With a gleaming sense of entitlement, Anniston Bennet (Dafoe) is a white businessman who is instantly a worrisome omen, offering a devil's bargain. What would he be up to in this Black man's basement? He's evasive on that question. But as the two share Charles' family home over the course of several pivotal weeks, answers will come out, and heinous secrets will be unveiled. 

The Man in My Basement is a slow-burning haunted house story. 

Willem Dafoe and Corey Hawkins co-star in "The Man in My Basement."
Willem Dafoe and Corey Hawkins co-star in "The Man in My Basement." Credit: Andscape / Hulu

Despite the warm woods and golden stained glass windows that make this eighth-generation home a wonder, Latif employs gothic elements of psychological terror and restrained spooky visuals to make her house suitably scary. A bump in the night here, a walking disembodied voice there, and even a straining hand crawling slowly towards the haunted homeowner will brew suspense. But that's all upstairs. Down in the basement, Bennet is in a cage. 

While Latif uses the familiar iconography of ghost movies to create an eerie atmosphere, her movie stands out in the basement bits. There, Bennet has imprisoned himself, determined to pay for crimes he won't immediately confess. Meanwhile, Charles is understandably freaked out by this employment of his home. A battle of wills ensues as these two men face off over what can be redeemed and what needs to be paid.

In these scenes, Hawkins stands up to Dafoe with an energy ardent but nervous, while the four-time Academy Award nominee's mysterious antagonist is eerily calm. The two discuss philosophy, history, morals, and race relations in sequences that feel like they're lifted from a stage play, grounded in this space of the basement, depending on the delivery of dialogue over visual storytelling. This is at times compelling, perhaps intended to play like the gnarly conversations between Hannibal Lecter and Clarice Starling of The Silence of the Lambs. However, Latif won't deliver the gore or overt horror such a comparison might suggest. 

Latif pulls from Poltergeist, except for this one thing.

The Man in My Basement offers atmosphere and dramatic tension, but little in the way of bone-rattling scares. In the tradition of gothic horror, Latif probes the psychological isolation Charles feels as a Black man who’s fallen short of the expectations his proud family and robust Sag Harbor community had for him. But there are elements of more graphic ghost stories, like Poltergeist, in here too. Specifically, Latif gives her own spin on the skin-peeling gag before a mirror, and like Carol Anne, Charles receives messages from the dead through his TV. (Here is the rare place where onscreen violence plays out…literally onscreen, which while unnerving, also creates a distance between the protagonist and the horrors.) 

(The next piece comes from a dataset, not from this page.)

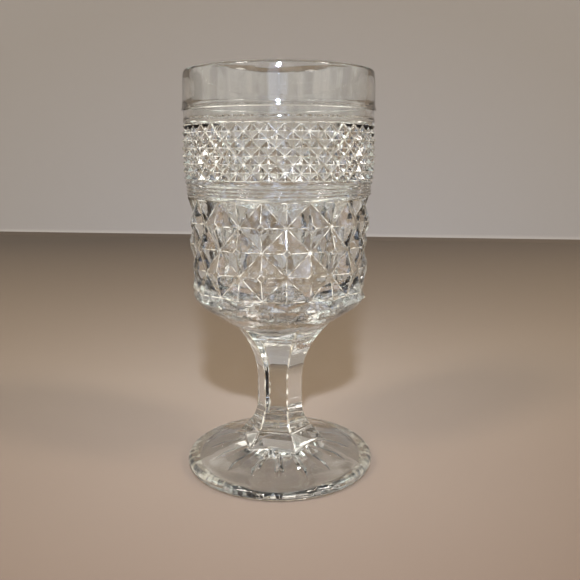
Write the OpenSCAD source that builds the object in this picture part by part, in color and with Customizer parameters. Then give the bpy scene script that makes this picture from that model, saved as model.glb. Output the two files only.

However, Latif rejects a climax with the kind of scary spectacle audiences of ghost movies or psychological thrillers might well expect. The showdown between Charles and Bennet is one of words, not violence, and while this is in line with the philosophical elements of Mosley's novel, it feels undercooked with other themes involving Charles' family being cut. Or perhaps the visual allusions to much scarier movies sets up an expectation that Latif either can't or won't satisfy. 

Instead, the ending plays best as the chin-scratching conclusion of a character-driven drama, which is what The Man in My Basement feels like when Charles gets away from his haunted house and out into his community. Combatting his own loneliness with dates with a local antique dealer (Nanny's Anna Diop), house parties, or a visit to an ailing neighbor, the film becomes less about horror and more about the tragedy of his own self-imposed loneliness. Latif's ending fits with these sequences, but all of these disparate influences together don't make for a masterful quilt of horror and drama — it's more like an intriguing but confounding collage in the end. Still, I can see what Latif was aiming for. 

A film in two parts represents the two paths Charles could take. One is to follow the dark lessons of the man in the basement, believing pursuit of wealth can justify any number of sins, and wealth can be used to buy absolution. The other is one where riches are not counted in gold but by maintaining strong roots in culture and community. These messages exist in The Man in My Basement, but aren't successfully knitted together among the clashing tones. So for all the atmosphere and the grounded yet disturbing performances, the movie fumbles its finale, delivering neither nerve-shredding scares nor a heart-filling nor -wrenching resolution. Still, there's richness in the attempt, and I can't wait to see what Latif does next.

The Man in My Basement was reviewed out of the 2025 Toronto International Film Festival. It will open in select theaters on Sept. 12. A release on Hulu and Disney+ will follow this fall.